As significant as the Pacers’ competitive acceleration has been for Turner this season — he’s on track to catch, if not top, his career-best shooting last season — he’s experienced another meaningful leap as the team’s longest tenured player.

“Being here as long as I have, it’s such a rarity,” Turner says, when asked how he’s stepped into the role as ambassador for the city, not just the Pacers. “You start to remember faces. You start to remember different people, you start to see kids grow up in the community. Like, I had a kid show me a picture of [us], he was maybe nine years old — he’s in college now. Stuff like that is crazy to me.”

Over All-Star weekend, Turner had more engagements, at a glance, than NBA Commissioner Adam Silver. True to playing form, he was “ripping and running” around Indianapolis despite it being a break for most of his teammates and colleagues around the league. He viewed the exposure as good for the city, a way to define it as more than just an obscure point on the map, he also finds it energizing to be in the wider mix. Noting that even faces he sees regularly, or from one year to the next at league events like All-Star, still change.

“Honestly, everything’s about mindset right? Everything’s about perception,” Turner says.

Turner’s ability to broaden his scope, zoom out from the present to something bigger, is a unique trait. Rarer still in the hyper-present focus of an NBA season. It’s what makes him such a versatile athlete and frankly gruelling matchup, as skilled seeing the sequence at hand as he is predicting the next possible five. In life, it’s been a perspective that keeps him curious. A tactile example is in the Legos Turner loves so much — you need a lot of scope to put together a 7,500 piece Millennium Falcon — an emotional one is in his own foundation, W.A.R.M. (Work As Role Models).

“W.A.R.M. basically started when I was younger, about fifth or sixth grade, I saw some kids — it was like 30 degrees outside in Texas and they had no shirts on — just walking around the city,” Turner recalls. “My mom had extra supplies in the back of her car we handed out to them, and from that moment I told myself if I was ever fortunate enough, or had a platform to help, that I would give back in any way I can to that community.”

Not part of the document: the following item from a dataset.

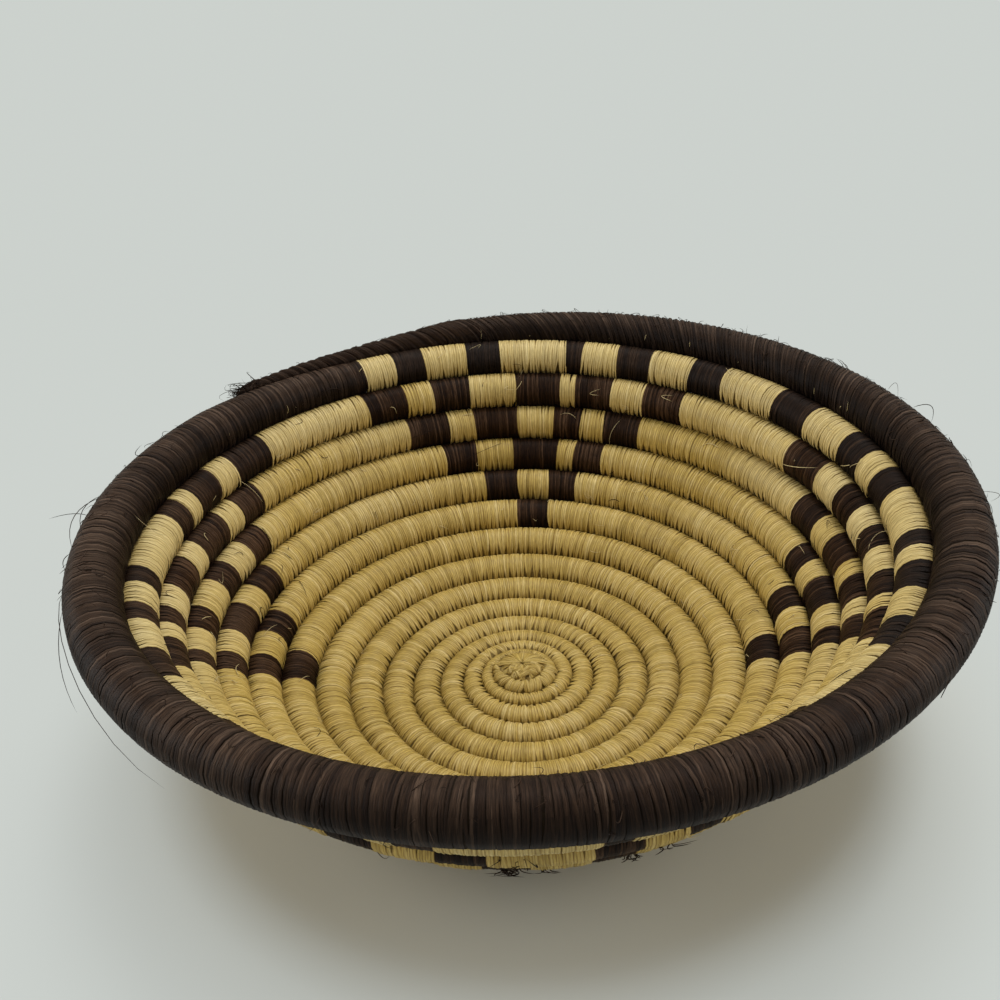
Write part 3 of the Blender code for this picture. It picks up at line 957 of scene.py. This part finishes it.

The foundation evolved when Turner entered the league and now encompasses structured programs like basketball camps, educational scholarships, and bigger resource drives to reach more people in need. Turner spent Thursday morning of All-Star weekend at Wheeler Mission, an Indianapolis network of shelters for people experiencing homelessness, handing out packs with essential items like hand warmers, toothbrushes, and toothpaste as part of a community activation that invited anyone who wanted to help and had time to spend the morning alongside him.

Leading up to the weekend, Turner and students at a local elementary school wrote encouraging letters the students then tied into blankets that were delivered to local shelters, for a not-for-profit called Blankets of Hope. Turner also led a 3-point contest held at Starry’s activation in the NBA’s Crossover convention space, helping participants hit a target of 100 shots in an hour. At the end of February, Starry donated $33,000 to Indiana’s Gleaners Foodbank — an organization, Turner adds, that gave out a hundred million meals the previous year. “That’s about a third of the food insecure community here,” he notes.

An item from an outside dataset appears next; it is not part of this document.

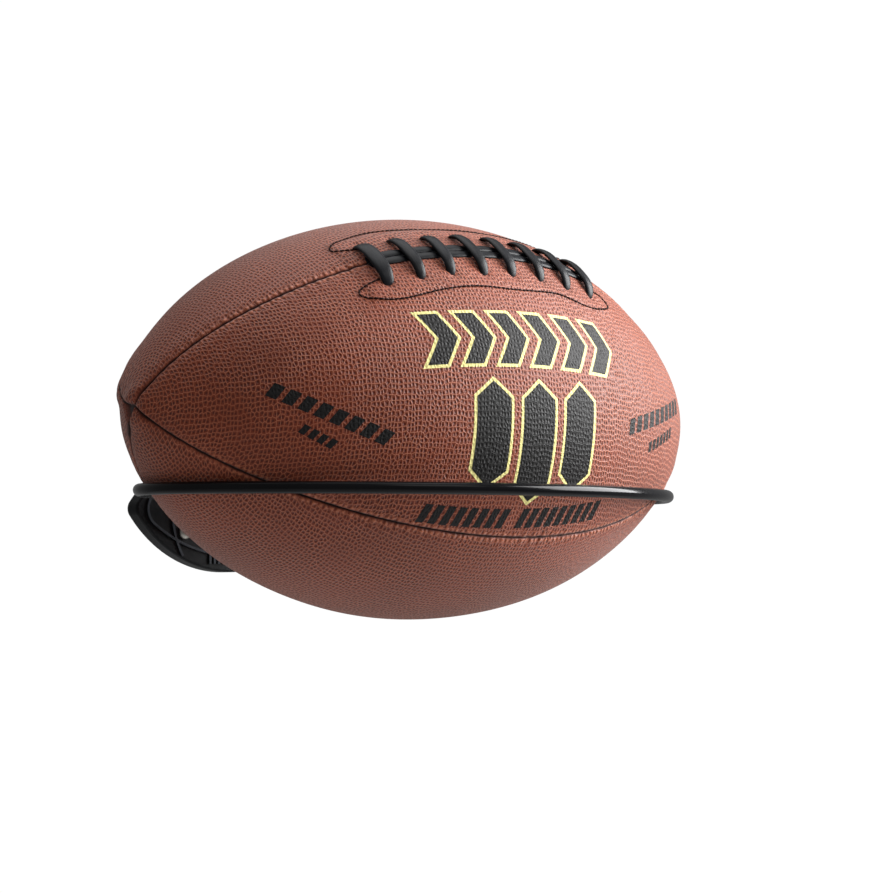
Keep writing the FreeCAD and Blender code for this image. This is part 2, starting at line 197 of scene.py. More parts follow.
class Skin:
    """Turns a place along and round the ball into a point."""

    def __init__(self, ball, lace):
        self.ball, self.lace = ball, lace
        tip_gap, samples = 0.004, 4001
        self.t = np.linspace(math.pi - tip_gap, tip_gap, samples)
        self.x, radius = self.outline(self.t)
        steps = np.hypot(np.diff(self.x), np.diff(radius))
        along = np.concatenate([[0.0], np.cumsum(steps)])
        self.half = along[-1] / 2
        self.along = along - self.half

    def outline(self, t):
        """Place along the axis and radius at a parameter."""
        return self.ball.half_length * np.cos(t), self.ball.radius * np.sin(t) ** self.ball.fullness

    def at_x(self, x):
        """Length along the skin, from the middle, at a place on the axis."""
        return np.interp(x, self.x, self.along)

    def radius(self, along):
        """Radius at a length along the skin."""
        return self.outline(np.interp(along, self.along, self.t))[1]

    def normal(self, along):
        """Outward normal in the plane of the outline: along the axis and outwards."""
        t = np.interp(along, self.along, self.t)
        power = self.ball.fullness
        out = self.ball.half_length * np.sin(t)
        axial = power * self.ball.radius * np.sin(t) ** (power - 1) * np.cos(t)
        size = np.hypot(axial, out)
        return axial / size, out / size

    def point(self, along, angle, lift=0.0):
        """Points in the frame, in metres, at a lift above the plain skin."""
        x, radius = self.outline(np.interp(along, self.along, self.t))
        axial, out = self.normal(along)
        x = x + lift * axial
        radius = np.maximum(radius + lift * out, 0.0)
        y, z = -radius * np.cos(angle), radius * np.sin(angle)
        tilt = self.ball.tilt
        turned = [x * math.cos(tilt) + z * math.sin(tilt), y, z * math.cos(tilt) - x * math.sin(tilt)]
        turned = np.broadcast_arrays(*turned)
        return np.stack([turned[i] + BALL_CENTRE[i] for i in range(3)], -1)

    def relief(self, along, angle):
        """Height of the real skin above the plain one."""
        turn = np.mod(angle - self.ball.laced_seam, TURN)
        past_seam = np.mod(turn, QUARTER)
        radius = self.radius(along)
        seam = np.minimum(past_seam, QUARTER - past_seam) * radius
        across = wrapped(turn) * radius
        to_tip = self.half - np.abs(along)
        seam_number = np.round(turn / QUARTER)
        is_tucked = np.floor(turn / QUARTER) == 1   # the lower rear panel

        height = rolled_edge(self.ball, seam, to_tip)
        uneven = swell(seam) + pleats(self.ball, along, seam, seam_number) + waves(along, angle)
        height += uneven * rising(to_tip, 6 * MM, 20 * MM)
        height += seam_pull(seam, to_tip)
        height += tip_corner(angle, to_tip) + tip_tuck(is_tucked, seam, to_tip)
        height += facing_bed(along, across) + lace_dimples(self, along, across)
        height = np.maximum(height, -0.95 * self.ball.skin)
        round_valve = wrapped(angle - self.ball.laced_seam - VALVE_FROM_LACE) * radius
        return height + valve_dimple(along, round_valve)


def rolled_edge(ball, seam, to_tip):
    """A panel's edge turned in at a seam, on a wider curve near a tip."""
    roll = ball.roll * (1 + 0.7 * bell(to_tip, 13 * MM))
    inner = np.clip(roll - seam, 0, roll)
    return np.sqrt(np.maximum(roll ** 2 - inner ** 2, 0)) - roll


def swell(seam):
    """Soft ridge beside a turned-in edge."""
    height, width, centre = 0.35 * MM, 3.2 * MM, 4.5 * MM
    return height * bell(seam, width, centre)


def pleats(ball, along, seam, seam_number):
    """Small gathers along a seam, uneven from one to the next."""
    depth, fade, start = 2.2 * ball.pucker, 3.0 * MM, 0.7 * MM
    phase = TURN * along / ball.pucker_pitch + 1.7 * seam_number
    phase += 1.1 * np.sin(along / (19 * MM) + seam_number) + 0.6 * np.sin(along / (7.1 * MM))
    gather = (0.5 + 0.5 * np.cos(phase)) ** 3
    gather *= 0.6 + 0.4 * np.sin(along / (13 * MM) + 2.1 * seam_number)
    return -depth * gather * np.exp(-seam / fade) * (1 - np.exp(-seam / start))


def waves(along, angle):
    """Broad shallow waves all over."""
    height = 0.22 * MM
    return height * np.sin(along / (31 * MM) + 2 * angle) * np.sin(3 * angle + along / (47 * MM))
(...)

All-Star weekends can be invigorating events for the cities that host. They can also be isolating. In Indianapolis, there was a palpable sense of excitement from the people and businesses concentrated downtown, but that was still only one side of the city. Beyond the price of events, plenty of people find taking time off work prohibitive. What Turner was doing, in a small but impactful way, was bring the weekend out into the wider community, so more people could feel like they were a part of it.

It’s an unfortunate parallel that during Sunday’s All-Star Game, Charles Barkley and Draymond Green had a brief back-and-forth on the broadcast commenting on the unhoused population of San Francisco — next year’s All-Star host city. Barkley asked whether it was better to be cold, a reference to the weather in Indianapolis, or around “a bunch of homeless crooks” in San Francisco. Whether a backhanded compliment or clumsy insult it didn’t matter, it missed the staggering reality. In 2023, the U.S. Department of Housing and Urban Development recorded a 12 percent increase in people experiencing homelessness, up to 653,104 people nationwide and the largest number measured in the 18-year history of the survey. Every major city in the U.S., and most in the world, are experiencing the same increase, the same precariousness and difficulty in making ends meet.

Much like Turner did at the end of last season in the Pacers locker room, looking around to take stock of who might be the most impactful leader, it wouldn’t hurt the NBA to similarly scrutinize itself. The NBA has made significant changes to the weekend’s programming over the years to involve and assist local communities, like introducing the NBA Cares All-Star Day of Service in 2008 — this year’s edition saw 6,000 volunteers pack one million meals at Lucas Oil Stadium. However, there is a discrepancy between one-off events and a shift in overall mindset for who and what can be negatively impacted when a contingent of close to 10,000 visitors descends on a city. Along with prerequisites like enough 5-star hotel rooms to host athletes and celebrities, consideration for already marginalized groups who stand to be further displaced seems an obvious step in positive optics, as it does a necessary adjustment to the facts of contemporary life. There are enduring ways to help those most vulnerable, starting with how and why they’re discussed on a broadcast at all. The NBA would benefit by looking to its own people, those who’ve already made the quiet and enduring commitment to doing that essential work, for examples.